Llegamos a diciembre, el mes de la luz. Es, sin embargo, el mes más oscuro del año ya que nuestro hemisferio, el hemisferio norte, se inclina en oposición al sol. Por eso sus días se acortan hasta llegar a la noche más larga del año. Se repiten las postales de campos blancos cubiertos de nieve, con ríos congelados, paisajes románticos pero duros. El frío estruja al aire y las sombras se despliegan más temprano; en Guatemala pasadas las seis de la tarde empieza a oscurecer. Suena pues contradictorio que sea el mes iluminado.
Desde el mes de julio poco se piensa en las tinieblas, pero van creciendo de manera casi subrepticia, que no se puede percibir de un día a otro, pero ya en septiembre es evidente que ensombrece cada vez más temprano. Este proceso sigue avanzando hasta diciembre; si continuara esa progresión la noche engulliría los días, llegaría la noche eterna. Pero hay un momento en que el proceso se revierte y son las horas de luz las que paulatinamente van avanzando. Desde hace tiempo los seres humanos han descubierto que existe un punto donde termina la oscuridad y empieza a recobrarse la luz. Ese punto de inflexión es el 21 de diciembre, el solsticio de invierno. Y es precisamente en ese extremo de tinieblas donde se enciende la luz de la esperanza. La fuerza renovadora que viene en rescate de la luz. Lo que se celebra no es la abundancia de luz sino la búsqueda de la luz.
Por eso las distintas culturas a través de los siglos han celebrado el triunfo sobre la oscuridad en estos meses invernales (algunos con fechas movibles). Los hindús han venido festejando por milenios el Diwali, dura cinco días y cae casi siempre en noviembre, se le conoce como el Festival de las Luces; las casas se adornan y se colocan lámparas de aceite y velas. Para los budistas el Loi Krathong es también un festival de luces que por lo general es a finales de noviembre; para honrar a Buda los devotos sueltan a la deriva barquitos de papel o madera, en donde insertan velas con papeles de colores.
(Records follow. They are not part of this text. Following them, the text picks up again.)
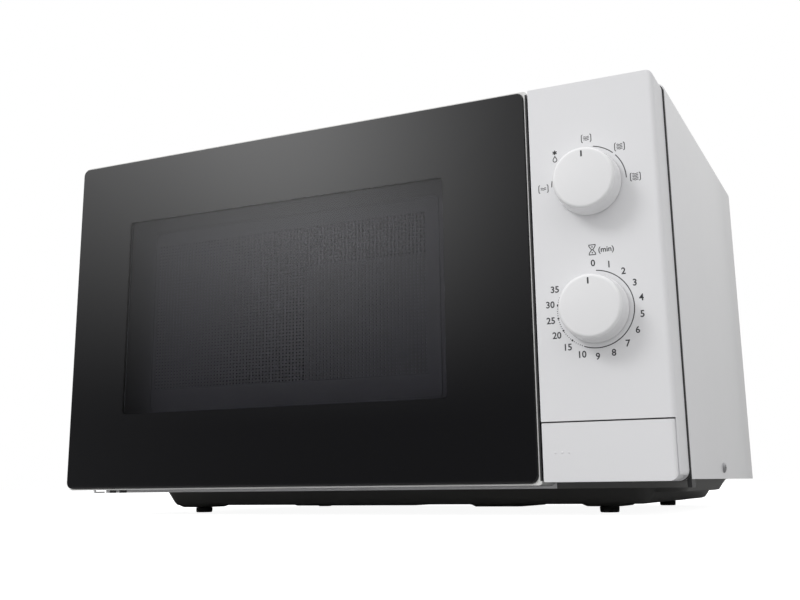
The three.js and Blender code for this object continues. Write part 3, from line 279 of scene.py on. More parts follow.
copper = finish("varnished winding", (0.50, 0.20, 0.06), 0.32, metallic=0.6, coat=0.5, bump=0.6,
                wires=(1100.0, (0.0, 0.0, 1.0), (0.12, 0.03, 0.01)))
plates = finish("stacked steel plates", (0.26, 0.27, 0.28), 0.45, metallic=0.75, bump=0.5,
                wires=(1400.0, (0.0, 1.0, 0.0), (0.09, 0.09, 0.09)), dust=0.1)
bare_aluminium = finish("bare aluminium", (0.66, 0.67, 0.68), 0.3, metallic=0.95, bump=0.05,
                        lines=(700.0, 60.0, 60.0),
                        wear=((0.5, 0.5, 0.5), 0.0004, 0.2), dust=0.08)
mica_board = finish("mica board", (0.42, 0.37, 0.28), 0.5, lines=(200.0, 900.0, 900.0), bump=0.2)
board_green = finish("printed board", (0.045, 0.17, 0.08), 0.35, grain=1700.0, bump=0.1, coat=0.3, dust=0.08)
rubber = finish("moulded rubber", (0.018, 0.018, 0.018), 0.75, grain=1300.0, bump=0.2, dust=0.15)
screw_zinc = finish("zinc-plated screw", (0.38, 0.38, 0.39), 0.3, metallic=1.0, grain=1800.0, bump=0.05)
print_grey = finish("dark grey print", (0.035, 0.035, 0.04), 0.5, grain=2000.0, bump=0.02)


# ---- Meshes: built in millimetres, kept in metres ----

def mesh_object(name, verts, faces, material):
    mesh = bpy.data.meshes.new(name)
    mesh.from_pydata([tuple(at * MM for at in v) for v in verts], [], faces)
    return shown(name, mesh, material)


def shown(name, mesh, material=None):
    if material:
        mesh.materials.clear()
        mesh.materials.append(material)
    made = bpy.data.objects.new(name, mesh)
    scene.collection.objects.link(made)
    return made


@contextlib.contextmanager
def reworked(mesh):
    work = bmesh.new()
    work.from_mesh(mesh)
    yield work
    work.to_mesh(mesh)
    work.free()


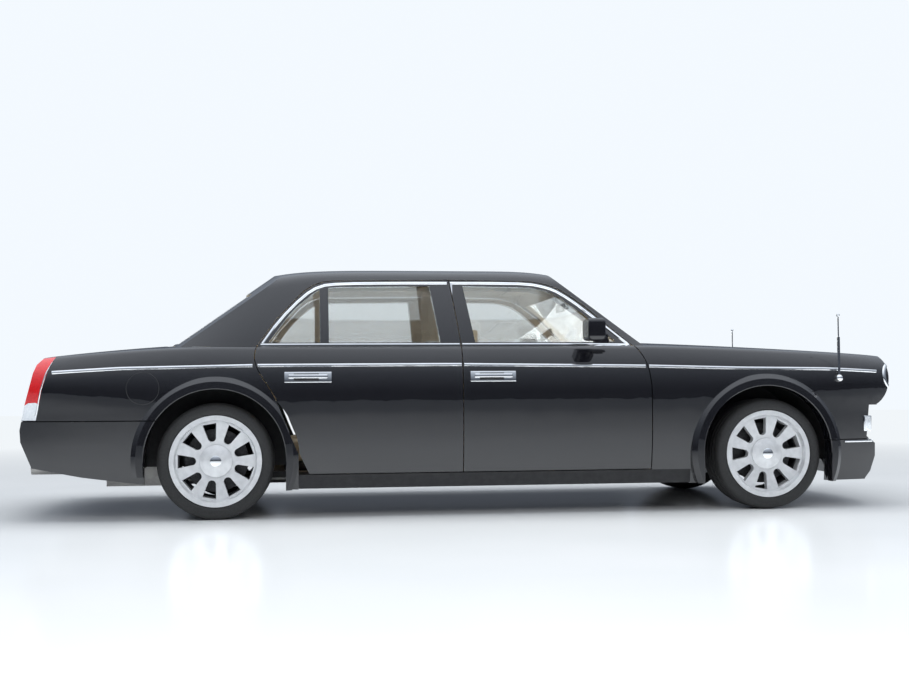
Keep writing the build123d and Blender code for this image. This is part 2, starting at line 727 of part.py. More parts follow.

Los romanos conmemoraban las Saturnales, del 17 al 23 de diciembre, con velas y antorchas, preparaban la fiesta del Sol Invictus, que coincidía con la entrada del astro rey en el signo de Capricornio. Conmemoraciones similares podemos descubrir en casi todas las civilizaciones.
En un contexto más cercano, la tradición judía celebra también la Fiesta de las Luces, conocida como Hanukkah, que se representa por un candelabro de nueve velas y conmemora el milagro que presenciaron en el candelabro principal del Templo de Jerusalén el que, sin tener aceite, alumbró por ocho días en tanto se obtenía el aceite ritualmente puro. Rememora, asimismo, el triunfo de los macabeos que derrotaron a Antíoco IV Epifanes (de los herederos políticos de Alejandro Magno) quien había prohibido toda manifestación de la fe del pueblo de Israel.
Nosotros exaltamos el nacimiento de Jesús. Por eso se adornan las casas con luces, se engalana al arbolito también con luces. Pero estos son solo aspectos externos, la luz que verdaderamente debemos encender y mantener está adentro. Bien por las luces de las casas, pero estas son externas; bien por los fuegos artificiales que son espectaculares pero fugaces, muy fugaces. La luz que llevamos dentro debe irradiar a nuestra familia, compañeros de trabajo, amigos, extraños que vemos en la calle y sobre todo debe relucir en esa cara que vemos todos los días en el espejo.